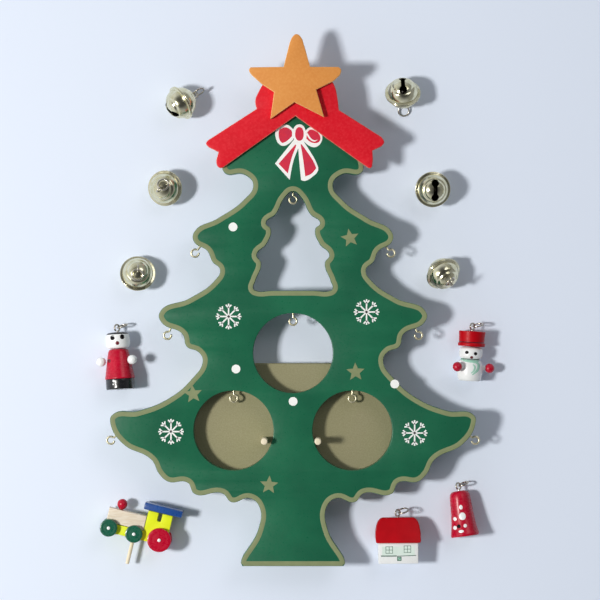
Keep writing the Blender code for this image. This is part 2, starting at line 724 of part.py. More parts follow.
def make_soldier():
    """Turned doll: coat with boots, bead head and two bead hands."""
    level = SOLDIER_WIDTH / 2
    neck = SOLDIER_BODY_HEIGHT + SEAT_GAP
    top = neck + SOLDIER_HEAD_HEIGHT
    lean = math.atan((SOLDIER_WIDTH - SOLDIER_HEAD_WIDTH) / 2 / SOLDIER_BODY_HEIGHT)
    frame = add_frame("soldier_frame", SOLDIER_PLACE_shares, SOLDIER_TURN, lean)
    body = turned("soldier_body", profile(SOLDIER_BODY_shares, SOLDIER_WIDTH, SOLDIER_BODY_HEIGHT))
    dress(laid_down(body, level), RED_PAINT, frame)
    head = turned("soldier_head", profile(HEAD_shares, SOLDIER_HEAD_WIDTH, SOLDIER_HEAD_HEIGHT, neck))
    dress(combine(laid_down(head, level), [eye_hole((top, level))]), WHITE_PAINT, frame)
    coat = radius_at(SOLDIER_BODY_shares, SOLDIER_WIDTH, HAND_HEIGHT_share)
    reach = coat + BEAD_DIAMETER / 2 + 2 * SEAT_GAP
    height = HAND_HEIGHT_share * SOLDIER_BODY_HEIGHT
    for side, angle in zip(("left", "right"), HAND_ANGLES):
        hand = bead_beside(f"soldier_hand_{side}", reach, angle, height, level)
        dress(hand, WHITE_PAINT, frame)
    add_eye("soldier", frame, (top, level))
    settle(frame)


def make_snowman():
    """Turned snowman: body with arm pegs, head, tall hat and bead mittens."""
    level = HAT_WIDTH / 2
    chin = SNOWMAN_BODY_HEIGHT + SEAT_GAP
    brow = chin + SNOWMAN_HEAD_HEIGHT + SEAT_GAP
    top = brow + HAT_HEIGHT
    frame = add_frame("snowman_frame", SNOWMAN_PLACE_shares, SNOWMAN_TURN)
    body = turned("snowman_body", profile(SNOWMAN_BODY_shares, SNOWMAN_WIDTH, SNOWMAN_BODY_HEIGHT))
    body = laid_down(body, level)
    height = ARM_HEIGHT_share * SNOWMAN_BODY_HEIGHT
    skin = radius_at(SNOWMAN_BODY_shares, SNOWMAN_WIDTH, ARM_HEIGHT_share)
    reach = skin + ARM_REACH
    centre = reach + BEAD_DIAMETER / 2 + SEAT_GAP
    arms = []
    for side, angle in zip(("left", "right"), ARM_ANGLES):
        arm = cylinder("arm", ARM_DIAMETER / 2, reach, steps=10)
        out = Matrix.Rotation(-angle, 4, "Y") @ Matrix.Rotation(math.pi / 2, 4, "Y")
        middle = Matrix.Translation((0, 0, reach / 2))
        arm.matrix_world = Matrix.Translation((0, height, level)) @ out @ middle
        arms.append(arm)
        bead = bead_beside(f"snowman_mitten_{side}", centre, angle, height, level)
        dress(bead, RED_PAINT, frame)
    dress(combine(body, arms, "UNION"), WHITE_PAINT, frame)
    head = turned("snowman_head", profile(HEAD_shares, SNOWMAN_HEAD_WIDTH, SNOWMAN_HEAD_HEIGHT, chin))
    dress(laid_down(head, level), WHITE_PAINT, frame)
    hat = turned("snowman_hat", profile(HAT_shares, HAT_WIDTH, HAT_HEIGHT, brow))
    dress(combine(laid_down(hat, level), [eye_hole((top, level))]), RED_PAINT, frame)
    add_eye("snowman", frame, (top, level))
    settle(frame)


def make_house():
    """Block of walls under a hipped roof, lying on its back."""
    eaves = HOUSE_WALL_HEIGHT + SEAT_GAP
    top = eaves + ROOF_HEIGHT
    lean = -math.atan(ROOF_OVERHANG / eaves)
    frame = add_frame("house_frame", HOUSE_PLACE_shares, HOUSE_TURN, lean)
    lay_below_base(frame, top + EYE_NECK + 2 * EYE_RADIUS + RING_RADIUS + RING_WIRE / 2)
    walls = block("house_walls", HOUSE_WIDTH, HOUSE_WALL_HEIGHT, HOUSE_DEPTH)
    move_mesh(walls, Matrix.Translation((0, HOUSE_WALL_HEIGHT / 2, HOUSE_DEPTH / 2)))
    dress(rounded(walls, EDGE_ROUND), WHITE_PAINT, frame)
    width = HOUSE_WIDTH + 2 * ROOF_SIDE_OVERHANG
    depth = HOUSE_DEPTH + 2 * ROOF_OVERHANG
    roof = block("house_roof", width, ROOF_HEIGHT, depth)
    for vertex in roof.data.vertices:
        if vertex.co.y > 0:
            vertex.co.x *= RIDGE_LENGTH / width
            vertex.co.z *= RIDGE_WIDTH / depth
    move_mesh(roof, Matrix.Translation((0, eaves + ROOF_HEIGHT / 2, HOUSE_DEPTH / 2)))
    roof = combine(rounded(roof, EDGE_ROUND), [eye_hole((top, HOUSE_DEPTH / 2))])
    dress(roof, RED_PAINT, frame)
    add_eye("house", frame, (top, HOUSE_DEPTH / 2))
    settle(frame)


def make_drop_bell():
    """Turned solid bell that lies on its side."""
    level = DROP_BELL_WIDTH / 2
    shoulder = DROP_BELL_shares[3]
    lean = math.atan(level * (1 - shoulder[0]) / (shoulder[1] * DROP_BELL_HEIGHT))
    frame = add_frame("drop_bell_frame", DROP_BELL_PLACE_shares, DROP_BELL_TURN, lean)
    body = turned("drop_bell_body", profile(DROP_BELL_shares, DROP_BELL_WIDTH, DROP_BELL_HEIGHT))
    body = combine(laid_down(body, level), [eye_hole((DROP_BELL_HEIGHT, level))])
    dress(body, RED_PAINT, frame)
    add_eye("drop_bell", frame, (DROP_BELL_HEIGHT, level))
    settle(frame)


def straight_outline(points):
    """Closed outline whose points are all corners."""
    return [(x, y, True) for x, y in points]


def along_z(name, radius, length, x, y):
    """Cutter along Z at a point of the train's side view."""
    hole = cylinder(name, radius, length, CUTTERS, 12)
    hole.location = (x, y, 0)
    return hide_cutter(hole)


def upright_hole(name, radius, x, low, high):
    """Cutter along Y in the train's middle plane."""
    hole = cylinder(name, radius, high - low, CUTTERS, 10)
    hole.rotation_euler.x = math.pi / 2
    hole.location = (x, (low + high) / 2, 0)
    return hide_cutter(hole)


def make_train():
    """Toy train: cab and chassis in one, boiler, chimney, roof, wheel sets and peg."""
    frame = add_frame("train_frame", TRAIN_PLACE_shares, TRAIN_TURN)
    half = CHASSIS_HEIGHT / 2
    front = -WHEEL_SPACING - CHASSIS_REACH
    cab_front = front + BOILER_LENGTH + SEAT_GAP
    cab_back = cab_front + CAB_LENGTH
    cab_top = half + CAB_HEIGHT
    lay_below_base(frame, cab_top + SEAT_GAP + TRAIN_ROOF_THICKNESS)
    notch = (cab_front + cab_back) / 2
    side_view = straight_outline((
        (front, -half), (cab_back, -half), (cab_back, cab_top), (notch + NOTCH_WIDTH / 2, cab_top),
        (notch + NOTCH_WIDTH / 2, cab_top - NOTCH_DEPTH), (notch - NOTCH_WIDTH / 2, cab_top - NOTCH_DEPTH),
        (notch - NOTCH_WIDTH / 2, cab_top), (cab_front, cab_top), (cab_front, half), (front, half)))
    body = baked(flat_plate("train_body", [side_view], CHASSIS_WIDTH, -CHASSIS_WIDTH / 2, 0, 1))
    through = CHASSIS_WIDTH + 2 * CUT_OVERRUN
    axles = (("front", -WHEEL_SPACING, SMALL_WHEEL_DIAMETER), ("middle", 0.0, SMALL_WHEEL_DIAMETER),
             ("rear", WHEEL_SPACING, REAR_WHEEL_DIAMETER))
    holes = [along_z("bore", AXLE_DIAMETER / 2 + SPIN_GAP, through, x, 0) for _, x, _ in axles]
    peg_radius = TRAIN_PEG_DIAMETER / 2
    holes.append(upright_hole("peg_hole", peg_radius + SEAT_GAP, 0,
                              -half - CUT_OVERRUN, TRAIN_PEG_SEAT - half))
    dress(combine(body, holes), YELLOW_PAINT, frame)

    boiler_low = half + SEAT_GAP
    boiler_top = boiler_low + BOILER_HEIGHT
    boiler = block("train_boiler", BOILER_LENGTH, BOILER_HEIGHT, CHASSIS_WIDTH)
    move_mesh(boiler, Matrix.Translation((front + BOILER_LENGTH / 2, boiler_low + BOILER_HEIGHT / 2, 0)))
    boiler = rounded(boiler, EDGE_ROUND)
    chimney_x = front + CHIMNEY_share * BOILER_LENGTH
    arch = along_z("arch", boiler_low + ARCH_RISE, through, -WHEEL_SPACING, 0)
    stem_hole = upright_hole("stem_hole", CHIMNEY_STEM / 2 + SEAT_GAP, chimney_x,
                             boiler_top - CHIMNEY_SEAT, boiler_top + CUT_OVERRUN)
    dress(combine(boiler, [arch, stem_hole]), BARE_WOOD, frame)

    chimney = ball("train_chimney", CHIMNEY_DIAMETER, 12, 8)
    centre = boiler_top + SEAT_GAP + CHIMNEY_DIAMETER / 2
    stem = upright_hole("stem", CHIMNEY_STEM / 2, 0, boiler_top - CHIMNEY_SEAT + SEAT_GAP - centre, 0)
    move_mesh(combine(chimney, [stem], "UNION"), Matrix.Translation((chimney_x, centre, 0)))
    dress(bpy.data.objects["train_chimney"], RED_PAINT, frame)

    roof = block("train_roof", TRAIN_ROOF_LENGTH, TRAIN_ROOF_THICKNESS, TRAIN_ROOF_WIDTH)
    level = cab_top + SEAT_GAP + TRAIN_ROOF_THICKNESS / 2
    move_mesh(roof, Matrix.Translation((notch + TRAIN_ROOF_SHIFT, level, 0)))
    dress(rounded(roof, EDGE_ROUND), BLUE_PAINT, frame)

    wheel_middle = CHASSIS_WIDTH / 2 + SEAT_GAP + WHEEL_THICKNESS / 2
    axle_length = 2 * (wheel_middle + WHEEL_THICKNESS / 2 + AXLE_STUB)
    for name, x, diameter in axles:
        axle = cylinder(f"train_wheels_{name}", AXLE_DIAMETER / 2, axle_length, steps=12)
        wheels = []
        for side in (1, -1):
            wheel = rounded(cylinder("wheel", diameter / 2, WHEEL_THICKNESS, steps=18), EDGE_ROUND)
            wheel.location.z = side * wheel_middle
            wheels.append(wheel)
        wheel_set = combine(axle, wheels, "UNION")
        wheel_set.location.x = x
        dress(wheel_set, RED_PAINT if name == "rear" else GREEN_PAINT, frame)

    peg_length = TRAIN_PEG_REACH + TRAIN_PEG_SEAT - SEAT_GAP
    peg = cylinder("train_peg", peg_radius, peg_length, steps=10)
    place = Matrix.Translation((0, TRAIN_PEG_SEAT - SEAT_GAP - half - peg_length / 2, 0))
    dress(move_mesh(peg, place @ Matrix.Rotation(math.pi / 2, 4, "X")), BARE_WOOD, frame)
    settle(frame)


make_tree_board()
make_tree_trim()
make_hooks()
make_base()
make_bells()
make_soldier()
make_snowman()
make_house()
make_drop_bell()
make_train()
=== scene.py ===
# %% [markdown]
# # A wooden Christmas tree with its ornaments
#
# The real object is a gift set. A fir tree is sawn from thin board and painted, a ribbon bow and a
# star are glued on it, and little screw hooks hold six jingle bells and five wooden ornaments.
# Here everything lies flat, as it is packed, and the camera looks straight down.
#
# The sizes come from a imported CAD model, which this script loads first. Each visible piece is then
# made again with more detail, in the same place. All sizes are in metres, and `MM` is one
# millimetre.

# %% Load the sized model
import math
from functools import partial

import bmesh
import bpy
from mathutils import Matrix, Vector
from mathutils.bvhtree import BVHTree


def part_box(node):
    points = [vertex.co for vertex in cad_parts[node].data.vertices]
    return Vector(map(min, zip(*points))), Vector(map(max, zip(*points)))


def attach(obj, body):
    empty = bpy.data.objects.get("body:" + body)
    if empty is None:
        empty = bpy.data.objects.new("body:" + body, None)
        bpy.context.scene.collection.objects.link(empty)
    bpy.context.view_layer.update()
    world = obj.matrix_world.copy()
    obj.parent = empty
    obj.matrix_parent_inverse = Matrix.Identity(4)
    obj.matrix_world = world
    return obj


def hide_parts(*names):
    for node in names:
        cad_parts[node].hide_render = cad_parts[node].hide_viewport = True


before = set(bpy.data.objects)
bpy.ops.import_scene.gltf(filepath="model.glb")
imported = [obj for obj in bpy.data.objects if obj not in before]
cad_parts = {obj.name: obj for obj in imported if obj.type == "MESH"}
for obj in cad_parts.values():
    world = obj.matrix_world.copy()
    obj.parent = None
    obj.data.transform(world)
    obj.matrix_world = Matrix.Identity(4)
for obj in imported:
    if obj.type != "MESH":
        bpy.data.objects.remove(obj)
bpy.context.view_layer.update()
MM = 0.001

# %% [markdown]
# ## Camera, floor and lights
#
# The set is seen from straight above, so the camera sits high over it with a long lens. A long lens
# from far away keeps the sides of the ornaments from showing, as in a catalogue picture.
# One soft lamp stands low on the left. It draws the soft shadows that show how thick the board is.
# A wider one on the right fills those shadows. The room is lighter at its walls than at its
# ceiling, so gloss paint seen from above keeps its colour and round brass shows a darker middle.

# %% Camera straight above the set
scene = bpy.context.scene
VIEW_CENTRE = Vector((4.675 * MM, 68.5 * MM, 0))
VIEW_WIDTH, VIEW_LEVEL, CAMERA_HEIGHT = 315 * MM, 18 * MM, 1.4
camera_data = bpy.data.cameras.new("overhead_camera")
camera_data.sensor_width = 36.0
camera_data.lens = camera_data.sensor_width * (CAMERA_HEIGHT - VIEW_LEVEL) / VIEW_WIDTH
camera_data.clip_end = 20
scene.camera = bpy.data.objects.new("overhead_camera", camera_data)
scene.camera.location = VIEW_CENTRE + Vector((0, 0, CAMERA_HEIGHT))
scene.collection.objects.link(scene.camera)
scene.view_settings.view_transform = "Standard"
print("lens:", round(camera_data.lens, 1), "mm")


# %% Helpers for nodes and colours
def to_linear(code):
    """Turn an sRGB hex colour into the linear colour that shaders use."""
    channels = [int(code[i:i + 2], 16) / 255 for i in (1, 3, 5)]
    return (*[c / 12.92 if c <= 0.04045 else ((c + 0.055) / 1.055) ** 2.4 for c in channels], 1.0)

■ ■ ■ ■

The problem ▸ Extract the span of lines that starts with the line containing "before = set(bpy.data.objects)" and ends with the line containing "# ceiling, so". Keep it exact and add nothing.

The response ▸
before = set(bpy.data.objects)
bpy.ops.import_scene.gltf(filepath="model.glb")
imported = [obj for obj in bpy.data.objects if obj not in before]
cad_parts = {obj.name: obj for obj in imported if obj.type == "MESH"}
for obj in cad_parts.values():
    world = obj.matrix_world.copy()
    obj.parent = None
    obj.data.transform(world)
    obj.matrix_world = Matrix.Identity(4)
for obj in imported:
    if obj.type != "MESH":
        bpy.data.objects.remove(obj)
bpy.context.view_layer.update()
MM = 0.001

# %% [markdown]
# ## Camera, floor and lights
#
# The set is seen from straight above, so the camera sits high over it with a long lens. A long lens
# from far away keeps the sides of the ornaments from showing, as in a catalogue picture.
# One soft lamp stands low on the left. It draws the soft shadows that show how thick the board is.
# A wider one on the right fills those shadows. The room is lighter at its walls than at its
# ceiling, so gloss paint seen from above keeps its colour and round brass shows a darker middle.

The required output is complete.